Vivint Solar, the second-largest rooftop solar developer in the U.S., is calling off a US$1.82-billion merger with SunEdison, accusing the struggling integrated solar giant of a “willful breach” of their deal.
SunEdison valued Vivint at $2.2 billion when it announced plans to acquire the rooftop developer in mid-2015. Executives boasted the purchase would triple SunEdison’s value and create “the first renewable energy super-major.”
But the company has faced mounting problems since then, reflected in layoffs of 10% of its work force in October. In December, it negotiated the price of its Vivint acquisition down to $1.82 billion. The deal’s final collapse “suggests SUNE’s [SunEdison’s trading code] liquidity/bankruptcy risks could be serious,” Oppenheimer Equity Research analysts told Greentech Media.

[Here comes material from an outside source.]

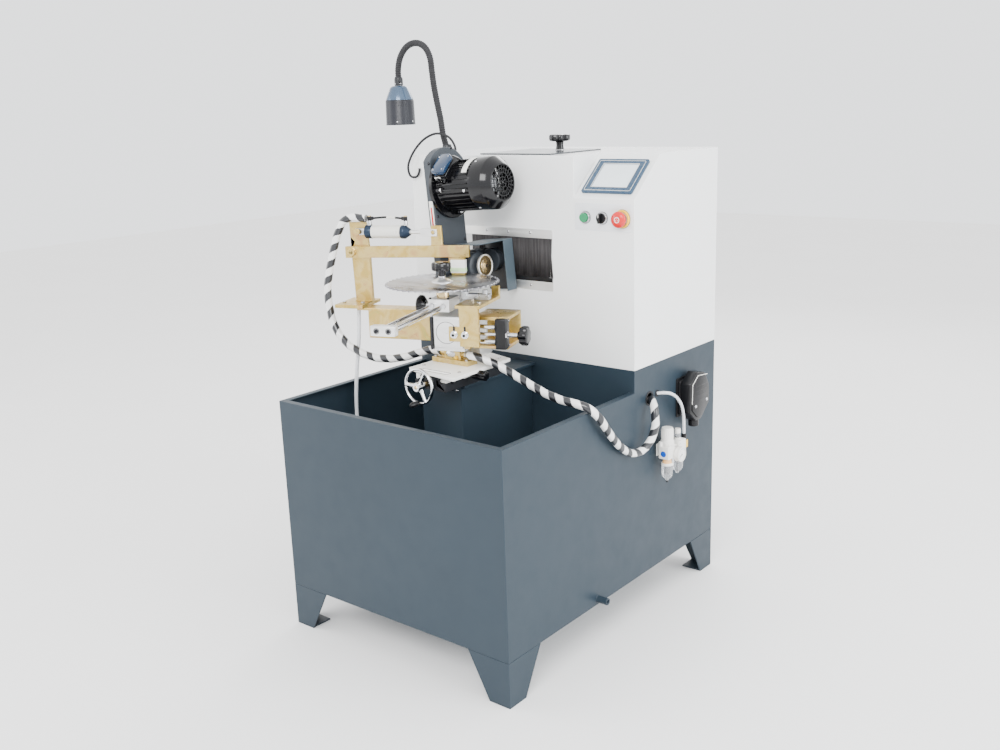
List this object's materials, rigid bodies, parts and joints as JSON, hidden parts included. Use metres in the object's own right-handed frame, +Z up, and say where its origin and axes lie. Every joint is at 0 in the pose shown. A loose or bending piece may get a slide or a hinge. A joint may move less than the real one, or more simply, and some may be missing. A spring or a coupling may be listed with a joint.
{
  "type": "wet grinding sharpener",
  "caption": "Free-standing wet grinder that face-grinds circular saw blade teeth over an open coolant tank, with motor head, clamp arm and control cabinet.",
  "frame": {"origin": "middle of the footprint on the floor, free hoses and leads left out", "axes": "+Z up, the operator stands on the -Y side, +X to the operator's right"},
  "size_m": [0.883, 1.0254, 1.4963],
  "materials": {
    "tank_paint": "satin",
    "cabinet_paint": "gloss",
    "dark_paint": "satin",
    "motor_paint": "gloss",
    "zinc_plate": "yellow zinc plated",
    "alloy": "milled",
    "chrome": "polished",
    "steel": "ground",
    "brass": "turned",
    "black_plastic": "moulded",
    "black_metal": "satin",
    "rubber": "matt",
    "red_plastic": "moulded",
    "green_plastic": "moulded",
    "yellow_plastic": "moulded",
    "screen_frame": "moulded",
    "clear_tube": "translucent",
    "banded_hose": "spiral wrapped",
    "white_plastic": "moulded"
  },
  "bodies": {
    "frame": {"coolant_tank": "tank_paint", "leg_front_left": "tank_paint", "leg_front_right": "tank_paint", "leg_rear_left": "tank_paint", "leg_rear_right": "tank_paint", "cabinet_shell": "cabinet_paint", "hmi_panel": "screen_frame", "start_bezel": "chrome", "selector_bezel": "chrome", "stop_bezel": "yellow_plastic", "brush_strip_top": "alloy", "brush_strip_bottom": "alloy", "brush_curtain": "rubber", "power_connector": "black_plastic", "air_unit": "white_plastic", "lamp_arm": "black_metal", "head_rails": "steel", "pedestal": "tank_paint", "slide_base": "black_metal", "air_tube": "clear_tube", "lamp_lead": "rubber", "hose_to_wall": "banded_hose"},
    "door": {"rear_door": "cabinet_paint"},
    "hatch": {"hatch_plate": "dark_paint"},
    "hatch_handle": {"hatch_knob": "black_plastic"},
    "start": {"start_button": "green_plastic"},
    "selector": {"selector_knob": "black_plastic"},
    "stop": {"stop_button": "red_plastic"},
    "air_adjuster": {"air_knob": "white_plastic"},
    "shade": {"lamp_shade": "black_metal"},
    "traverse": {"head_slide": "steel"},
    "head": {"belt_guard": "dark_paint", "motor_body": "motor_paint", "fan_cover": "motor_paint", "drive_belt": "rubber", "spindle_housing": "dark_paint", "wheel_hood": "tank_paint"},
    "rotor": {"motor_rotor": "steel"},
    "spindle": {"grinding_spindle": "steel", "grinding_wheel": "brass"},
    "table": {"table_plate": "white_plastic", "valve_block": "zinc_plate"},
    "handwheel": {"handwheel": "chrome"},
    "table_lock": {"slide_lock": "black_plastic"},
    "carriage": {"carriage_block": "alloy", "arbor_rail": "chrome", "clamp_frame": "zinc_plate", "feed_bracket": "zinc_plate", "feed_unit": "zinc_plate", "drain_tube": "clear_tube", "hose_to_clamp": "banded_hose"},
    "arbor": {"arbor_block": "alloy"},
    "arbor_lock": {"arbor_knob": "black_plastic"},
    "blade": {"saw_blade": "steel"},
    "blade_nut": {"blade_knob": "black_plastic"},
    "lever": {"clamp_lever": "zinc_plate"},
    "cylinder": {"clamp_cylinder": "white_plastic"},
    "piston": {"cylinder_rod": "steel"},
    "stroke_adjuster": {"stroke_knob": "black_plastic"},
    "pawl": {"feed_pawl": "steel"}
  },
  "joints": [
    {"name": "door_hinge", "type": "hinge", "parent": "frame", "child": "door", "pos_m": [-0.3185, 0.49693, 0.935], "axis": [0, 0, 1], "range_deg": [0, 110]},
    {"name": "hatch_lift", "type": "slide", "parent": "frame", "child": "hatch", "axis": [0, 0, 1], "range_m": [0, 0.05]},
    {"name": "hatch_handle_turn", "type": "hinge", "parent": "hatch", "child": "hatch_handle", "pos_m": [0.0295, 0.26943, 1.21], "axis": [0, 0, 1], "range_deg": [0, 180]},
    {"name": "start_press", "type": "slide", "parent": "frame", "child": "start", "axis": [0, 1, 0], "range_m": [0, 0.004], "stiffness_N_per_m": 300},
    {"name": "selector_turn", "type": "hinge", "parent": "frame", "child": "selector", "pos_m": [0.2925, 0.07543, 1.044], "axis": [0, 1, 0], "range_deg": [-45, 45]},
    {"name": "stop_press", "type": "slide", "parent": "frame", "child": "stop", "axis": [0, 1, 0], "range_m": [0, 0.005], "stiffness_N_per_m": 400},
    {"name": "air_adjuster_turn", "type": "hinge", "parent": "frame", "child": "air_adjuster", "pos_m": [0.4115, 0.18843, 0.47], "axis": [0, 0, 1], "range_deg": [-180, 180]},
    {"name": "shade_swivel", "type": "hinge", "parent": "frame", "child": "shade", "pos_m": [-0.4005, 0.10843, 1.378], "axis": [0, 0, 1], "range_deg": [-90, 90]},
    {"name": "head_traverse", "type": "slide", "parent": "frame", "child": "traverse", "axis": [1, 0, 0], "range_m": [-0.03, 0]},
    {"name": "head_tilt", "type": "hinge", "parent": "traverse", "child": "head", "pos_m": [-0.0365, 0.01843, 0.925], "axis": [0, 1, 0], "range_deg": [-7, 15]},
    {"name": "motor_turn", "type": "hinge", "parent": "head", "child": "rotor", "pos_m": [-0.05384, -0.02357, 1.12324], "axis": [0.9962, 0, 0.0872], "continuous": true},
    {"name": "wheel_turn", "type": "hinge", "parent": "head", "child": "spindle", "pos_m": [-0.03589, -0.02357, 0.91803], "axis": [0.9962, 0, 0.0872], "continuous": true},
    {"name": "handwheel_turn", "type": "hinge", "parent": "frame", "child": "handwheel", "pos_m": [0.0255, -0.31957, 0.672], "axis": [0, 1, 0], "range_deg": [-1441, 1]},
    {"name": "table_feed", "type": "slide", "parent": "frame", "child": "table", "axis": [0, 1, 0], "range_m": [-0.02, 0], "deforming": ["hose_to_wall"]},
    {"name": "table_lock_turn", "type": "hinge", "parent": "table", "child": "table_lock", "pos_m": [0.0935, -0.19657, 0.685], "axis": [1, 0, 0], "range_deg": [0, 90]},
    {"name": "carriage_swivel", "type": "hinge", "parent": "table", "child": "carriage", "pos_m": [-0.00145, -0.05556, 0.7], "axis": [0, 0, 1], "range_deg": [-2, 15], "deforming": ["hose_to_clamp", "drain_tube"]},
    {"name": "arbor_travel", "type": "slide", "parent": "carriage", "child": "arbor", "axis": [-0.3256, 0.9455, 0], "range_m": [-0.2, 0]},
    {"name": "arbor_lock_turn", "type": "hinge", "parent": "arbor", "child": "arbor_lock", "pos_m": [-0.02722, -0.22307, 0.85], "axis": [-0.9455, -0.3256, 0], "range_deg": [0, 90]},
    {"name": "blade_turn", "type": "hinge", "parent": "arbor", "child": "blade", "pos_m": [0.0035, -0.19557, 0.905], "axis": [0, 0, 1], "continuous": true},
    {"name": "blade_nut_turn", "type": "hinge", "parent": "blade", "child": "blade_nut", "pos_m": [0.0035, -0.19557, 0.93], "axis": [0, 0, 1], "range_deg": [0, 360]},
    {"name": "clamp_lift", "type": "hinge", "parent": "carriage", "child": "lever", "pos_m": [-0.31106, -0.18966, 0.958], "axis": [0.3256, -0.9455, 0], "range_deg": [0, 10]},
    {"name": "cylinder_swing", "type": "hinge", "parent": "carriage", "child": "cylinder", "pos_m": [-0.29121, -0.18283, 1.012], "axis": [0.3256, -0.9455, 0], "range_deg": [-0.2, 11.5]},
    {"name": "cylinder_stroke", "type": "slide", "parent": "cylinder", "child": "piston", "axis": [0.9455, 0.3256, 0], "range_m": [-0.0095, 0.0002]},
    {"name": "stroke_adjuster_turn", "type": "hinge", "parent": "carriage", "child": "stroke_adjuster", "pos_m": [0.19226, -0.16019, 0.786], "axis": [0.9455, 0.3256, 0], "range_deg": [0, 180]},
    {"name": "pawl_stroke", "type": "slide", "parent": "carriage", "child": "pawl", "axis": [0.9455, 0.3256, 0], "range_m": [-0.008, 0.008]}
  ],
  "couplings": [
    {"joint": "wheel_turn", "follows": "motor_turn", "ratio": 1.8182},
    {"joint": "handwheel_turn", "follows": "table_feed", "rad_per_m": 1256.6},
    {"joint": "cylinder_swing", "follows": "clamp_lift", "ratio": 1.1267},
    {"joint": "cylinder_stroke", "follows": "clamp_lift", "m_per_rad": -0.05149}
  ]
}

SunEdison stock, which reached a high of $31.56 last July, was trading between $2.00 and $3.00 after the latest announcement.
In calling off the deal, Vivint accused SunEdison of failing to meet the obligations it took on in the merger agreement, adding that it would “seek all legal remedies” to avoid financial penalties for breaking off the agreement. Analysts at Deutsche Bank suggest Vivint, buoyed by high demand for rooftop solar in the U.S., will shake off any ill effects from the abandoned merger.